* _Supplied records_
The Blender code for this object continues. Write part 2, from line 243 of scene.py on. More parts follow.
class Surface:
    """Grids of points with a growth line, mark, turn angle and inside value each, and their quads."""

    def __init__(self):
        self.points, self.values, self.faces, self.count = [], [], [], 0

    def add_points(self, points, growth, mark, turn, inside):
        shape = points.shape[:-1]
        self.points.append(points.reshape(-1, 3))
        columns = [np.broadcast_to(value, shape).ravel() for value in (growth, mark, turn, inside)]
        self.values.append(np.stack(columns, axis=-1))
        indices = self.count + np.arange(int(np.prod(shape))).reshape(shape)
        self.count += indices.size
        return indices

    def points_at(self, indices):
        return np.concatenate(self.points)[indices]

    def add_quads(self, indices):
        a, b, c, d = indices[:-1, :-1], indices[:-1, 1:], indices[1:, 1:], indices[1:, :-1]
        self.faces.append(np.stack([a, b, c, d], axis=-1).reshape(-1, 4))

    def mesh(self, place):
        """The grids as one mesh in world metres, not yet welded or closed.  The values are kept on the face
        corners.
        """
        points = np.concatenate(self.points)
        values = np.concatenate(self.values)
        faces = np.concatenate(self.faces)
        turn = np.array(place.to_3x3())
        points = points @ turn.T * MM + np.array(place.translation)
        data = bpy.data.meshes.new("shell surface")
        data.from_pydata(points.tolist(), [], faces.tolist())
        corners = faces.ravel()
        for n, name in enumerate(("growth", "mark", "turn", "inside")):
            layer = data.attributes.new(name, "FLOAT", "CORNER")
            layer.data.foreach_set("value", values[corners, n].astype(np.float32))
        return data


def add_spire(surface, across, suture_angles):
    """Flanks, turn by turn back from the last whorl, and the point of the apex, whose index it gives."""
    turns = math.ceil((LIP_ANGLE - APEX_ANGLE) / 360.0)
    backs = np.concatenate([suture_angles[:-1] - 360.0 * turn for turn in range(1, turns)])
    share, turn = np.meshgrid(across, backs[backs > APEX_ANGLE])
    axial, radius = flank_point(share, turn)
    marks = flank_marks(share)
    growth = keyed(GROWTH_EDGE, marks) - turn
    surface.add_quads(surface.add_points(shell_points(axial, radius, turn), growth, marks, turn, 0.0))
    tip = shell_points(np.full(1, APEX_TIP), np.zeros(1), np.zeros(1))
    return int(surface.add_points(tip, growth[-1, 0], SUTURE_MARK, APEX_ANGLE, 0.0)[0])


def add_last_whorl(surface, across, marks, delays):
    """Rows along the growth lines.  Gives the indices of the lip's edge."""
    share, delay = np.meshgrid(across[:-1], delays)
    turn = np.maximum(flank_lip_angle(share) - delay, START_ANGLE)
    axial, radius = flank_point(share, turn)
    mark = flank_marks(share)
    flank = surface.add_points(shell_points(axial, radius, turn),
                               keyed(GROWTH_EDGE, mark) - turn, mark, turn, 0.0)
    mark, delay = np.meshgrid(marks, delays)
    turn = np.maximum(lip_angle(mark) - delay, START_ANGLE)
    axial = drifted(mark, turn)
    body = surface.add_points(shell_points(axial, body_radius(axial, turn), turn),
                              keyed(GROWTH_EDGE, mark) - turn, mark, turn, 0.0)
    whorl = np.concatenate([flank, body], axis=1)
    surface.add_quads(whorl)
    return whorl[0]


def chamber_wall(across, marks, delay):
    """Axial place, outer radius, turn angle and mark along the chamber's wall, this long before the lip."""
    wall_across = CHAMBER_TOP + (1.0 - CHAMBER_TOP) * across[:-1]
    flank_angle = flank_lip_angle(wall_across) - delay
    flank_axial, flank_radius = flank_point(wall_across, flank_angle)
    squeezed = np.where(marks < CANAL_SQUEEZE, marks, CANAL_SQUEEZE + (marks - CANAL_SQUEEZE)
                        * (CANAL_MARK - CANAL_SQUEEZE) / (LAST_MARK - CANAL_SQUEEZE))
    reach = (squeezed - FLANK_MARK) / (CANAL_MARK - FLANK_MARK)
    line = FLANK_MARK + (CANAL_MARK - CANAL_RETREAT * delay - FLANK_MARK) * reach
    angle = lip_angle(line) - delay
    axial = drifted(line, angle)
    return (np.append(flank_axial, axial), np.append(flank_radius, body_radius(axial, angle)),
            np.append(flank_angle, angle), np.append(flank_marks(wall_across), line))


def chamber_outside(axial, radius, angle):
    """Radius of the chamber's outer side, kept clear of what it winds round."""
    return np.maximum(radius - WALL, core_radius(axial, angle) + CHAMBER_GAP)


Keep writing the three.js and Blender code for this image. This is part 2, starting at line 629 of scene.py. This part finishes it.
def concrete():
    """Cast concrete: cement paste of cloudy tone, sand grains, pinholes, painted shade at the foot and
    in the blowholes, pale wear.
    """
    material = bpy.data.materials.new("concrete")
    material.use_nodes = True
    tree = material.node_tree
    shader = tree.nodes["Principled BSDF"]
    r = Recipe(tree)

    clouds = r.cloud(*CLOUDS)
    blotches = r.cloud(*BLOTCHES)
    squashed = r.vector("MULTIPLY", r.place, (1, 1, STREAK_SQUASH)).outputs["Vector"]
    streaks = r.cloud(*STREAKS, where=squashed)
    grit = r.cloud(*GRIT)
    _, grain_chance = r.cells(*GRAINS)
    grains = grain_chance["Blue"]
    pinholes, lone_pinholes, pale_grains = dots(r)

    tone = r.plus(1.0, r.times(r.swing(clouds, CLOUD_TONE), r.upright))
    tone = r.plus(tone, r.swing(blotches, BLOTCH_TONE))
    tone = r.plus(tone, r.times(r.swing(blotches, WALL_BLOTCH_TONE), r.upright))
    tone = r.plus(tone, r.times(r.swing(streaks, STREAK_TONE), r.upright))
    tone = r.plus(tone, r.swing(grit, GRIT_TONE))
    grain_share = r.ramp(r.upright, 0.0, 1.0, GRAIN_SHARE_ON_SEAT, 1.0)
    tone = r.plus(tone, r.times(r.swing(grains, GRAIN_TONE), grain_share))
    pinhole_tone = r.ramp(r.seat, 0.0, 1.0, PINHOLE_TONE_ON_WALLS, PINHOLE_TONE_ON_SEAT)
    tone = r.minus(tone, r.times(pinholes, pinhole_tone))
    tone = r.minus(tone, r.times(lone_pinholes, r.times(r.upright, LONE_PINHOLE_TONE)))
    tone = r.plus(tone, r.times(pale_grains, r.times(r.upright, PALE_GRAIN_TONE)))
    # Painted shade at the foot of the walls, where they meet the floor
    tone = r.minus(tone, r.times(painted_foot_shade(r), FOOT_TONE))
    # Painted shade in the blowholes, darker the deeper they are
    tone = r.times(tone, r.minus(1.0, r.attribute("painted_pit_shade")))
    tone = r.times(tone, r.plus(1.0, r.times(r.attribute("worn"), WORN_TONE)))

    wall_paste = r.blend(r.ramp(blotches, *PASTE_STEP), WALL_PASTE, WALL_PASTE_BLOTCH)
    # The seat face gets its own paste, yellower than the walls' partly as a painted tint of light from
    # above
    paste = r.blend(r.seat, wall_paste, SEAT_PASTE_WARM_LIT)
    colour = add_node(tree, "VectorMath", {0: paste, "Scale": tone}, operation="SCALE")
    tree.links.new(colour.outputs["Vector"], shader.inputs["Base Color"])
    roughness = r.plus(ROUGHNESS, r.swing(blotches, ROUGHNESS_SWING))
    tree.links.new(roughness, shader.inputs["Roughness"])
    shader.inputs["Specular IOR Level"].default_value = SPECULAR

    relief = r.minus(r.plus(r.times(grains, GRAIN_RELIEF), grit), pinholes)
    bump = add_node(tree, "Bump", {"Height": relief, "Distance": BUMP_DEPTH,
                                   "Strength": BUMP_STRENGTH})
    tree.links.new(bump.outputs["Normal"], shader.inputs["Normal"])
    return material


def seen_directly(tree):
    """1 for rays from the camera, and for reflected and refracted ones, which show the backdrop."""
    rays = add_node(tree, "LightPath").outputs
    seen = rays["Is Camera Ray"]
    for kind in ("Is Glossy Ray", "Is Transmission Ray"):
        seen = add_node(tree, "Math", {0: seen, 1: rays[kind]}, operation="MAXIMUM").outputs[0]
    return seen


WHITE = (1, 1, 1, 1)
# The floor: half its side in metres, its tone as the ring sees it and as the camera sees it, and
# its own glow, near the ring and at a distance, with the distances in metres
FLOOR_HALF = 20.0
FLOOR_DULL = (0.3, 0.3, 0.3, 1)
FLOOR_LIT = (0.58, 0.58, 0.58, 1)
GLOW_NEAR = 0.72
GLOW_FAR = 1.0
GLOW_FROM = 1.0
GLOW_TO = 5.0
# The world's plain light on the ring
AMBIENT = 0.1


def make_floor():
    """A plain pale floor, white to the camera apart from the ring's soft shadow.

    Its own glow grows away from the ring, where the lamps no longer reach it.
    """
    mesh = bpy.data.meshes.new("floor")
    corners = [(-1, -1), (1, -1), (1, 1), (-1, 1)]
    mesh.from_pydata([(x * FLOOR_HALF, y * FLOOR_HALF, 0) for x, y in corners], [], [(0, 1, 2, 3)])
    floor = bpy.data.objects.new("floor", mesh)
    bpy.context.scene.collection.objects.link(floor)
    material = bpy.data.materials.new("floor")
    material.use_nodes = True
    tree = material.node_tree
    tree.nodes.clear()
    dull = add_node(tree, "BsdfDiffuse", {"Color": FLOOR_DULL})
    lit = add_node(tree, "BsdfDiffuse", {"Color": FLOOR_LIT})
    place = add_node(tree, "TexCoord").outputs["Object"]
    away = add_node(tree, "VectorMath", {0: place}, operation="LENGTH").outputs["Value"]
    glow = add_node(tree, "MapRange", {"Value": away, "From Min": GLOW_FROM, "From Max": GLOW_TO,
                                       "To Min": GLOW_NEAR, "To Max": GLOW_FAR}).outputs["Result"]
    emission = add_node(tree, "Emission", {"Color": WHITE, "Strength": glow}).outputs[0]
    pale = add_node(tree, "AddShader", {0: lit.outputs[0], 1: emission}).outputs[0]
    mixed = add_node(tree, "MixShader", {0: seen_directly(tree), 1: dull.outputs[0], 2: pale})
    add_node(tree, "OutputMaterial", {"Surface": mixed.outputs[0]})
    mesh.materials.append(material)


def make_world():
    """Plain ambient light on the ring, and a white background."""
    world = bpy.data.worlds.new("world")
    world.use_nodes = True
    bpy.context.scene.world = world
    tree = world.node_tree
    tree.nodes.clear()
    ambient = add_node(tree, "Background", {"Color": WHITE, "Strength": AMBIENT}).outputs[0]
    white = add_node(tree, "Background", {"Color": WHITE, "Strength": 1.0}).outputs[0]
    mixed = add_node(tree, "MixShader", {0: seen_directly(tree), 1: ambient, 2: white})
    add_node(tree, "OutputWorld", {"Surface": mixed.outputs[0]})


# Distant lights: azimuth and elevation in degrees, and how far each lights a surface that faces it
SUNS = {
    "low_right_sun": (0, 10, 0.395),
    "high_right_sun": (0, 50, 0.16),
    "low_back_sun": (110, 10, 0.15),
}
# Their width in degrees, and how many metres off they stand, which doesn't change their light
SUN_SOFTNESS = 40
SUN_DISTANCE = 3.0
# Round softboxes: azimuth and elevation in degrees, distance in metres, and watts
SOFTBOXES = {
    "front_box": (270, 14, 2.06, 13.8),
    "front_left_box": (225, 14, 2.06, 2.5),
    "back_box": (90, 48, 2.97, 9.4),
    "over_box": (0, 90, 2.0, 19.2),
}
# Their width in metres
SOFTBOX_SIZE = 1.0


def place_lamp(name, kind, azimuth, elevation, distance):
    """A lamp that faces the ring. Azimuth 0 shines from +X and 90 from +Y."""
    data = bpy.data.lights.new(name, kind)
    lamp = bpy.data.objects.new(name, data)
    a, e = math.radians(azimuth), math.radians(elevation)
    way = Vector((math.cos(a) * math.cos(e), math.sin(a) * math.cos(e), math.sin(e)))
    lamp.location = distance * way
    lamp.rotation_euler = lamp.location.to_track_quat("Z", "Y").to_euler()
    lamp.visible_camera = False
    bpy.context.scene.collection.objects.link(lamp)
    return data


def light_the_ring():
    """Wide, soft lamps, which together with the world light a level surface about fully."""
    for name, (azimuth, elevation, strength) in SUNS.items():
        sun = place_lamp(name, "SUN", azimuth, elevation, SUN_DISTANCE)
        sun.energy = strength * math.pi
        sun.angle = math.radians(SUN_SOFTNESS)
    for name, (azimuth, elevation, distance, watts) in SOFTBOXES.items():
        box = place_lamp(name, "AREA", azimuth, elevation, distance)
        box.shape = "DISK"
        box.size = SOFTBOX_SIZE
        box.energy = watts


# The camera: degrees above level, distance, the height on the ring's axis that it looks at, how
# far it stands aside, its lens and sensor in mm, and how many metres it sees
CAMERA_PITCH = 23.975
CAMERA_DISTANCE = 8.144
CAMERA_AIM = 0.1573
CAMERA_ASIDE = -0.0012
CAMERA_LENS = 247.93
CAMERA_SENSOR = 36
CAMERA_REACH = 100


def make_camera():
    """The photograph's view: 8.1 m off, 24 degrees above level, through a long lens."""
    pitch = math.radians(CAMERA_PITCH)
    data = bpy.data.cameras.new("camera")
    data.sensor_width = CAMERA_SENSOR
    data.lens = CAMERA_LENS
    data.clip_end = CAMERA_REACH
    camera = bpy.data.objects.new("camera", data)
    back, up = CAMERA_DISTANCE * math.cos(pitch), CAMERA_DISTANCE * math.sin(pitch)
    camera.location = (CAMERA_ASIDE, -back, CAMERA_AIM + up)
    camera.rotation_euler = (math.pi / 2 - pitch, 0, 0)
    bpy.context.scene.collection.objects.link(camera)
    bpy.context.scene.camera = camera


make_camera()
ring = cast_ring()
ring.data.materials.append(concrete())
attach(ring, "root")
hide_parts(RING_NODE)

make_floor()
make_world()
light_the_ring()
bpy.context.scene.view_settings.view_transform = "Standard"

* _Task to complete_
Repeat the entries above exactly, beginning at their first line and ending with the line that contains "self.points, self.values, self.faces, self.count", with nothing added.

* _The solution_
The Blender code for this object continues. Write part 2, from line 243 of scene.py on. More parts follow.
class Surface:
    """Grids of points with a growth line, mark, turn angle and inside value each, and their quads."""

    def __init__(self):
        self.points, self.values, self.faces, self.count = [], [], [], 0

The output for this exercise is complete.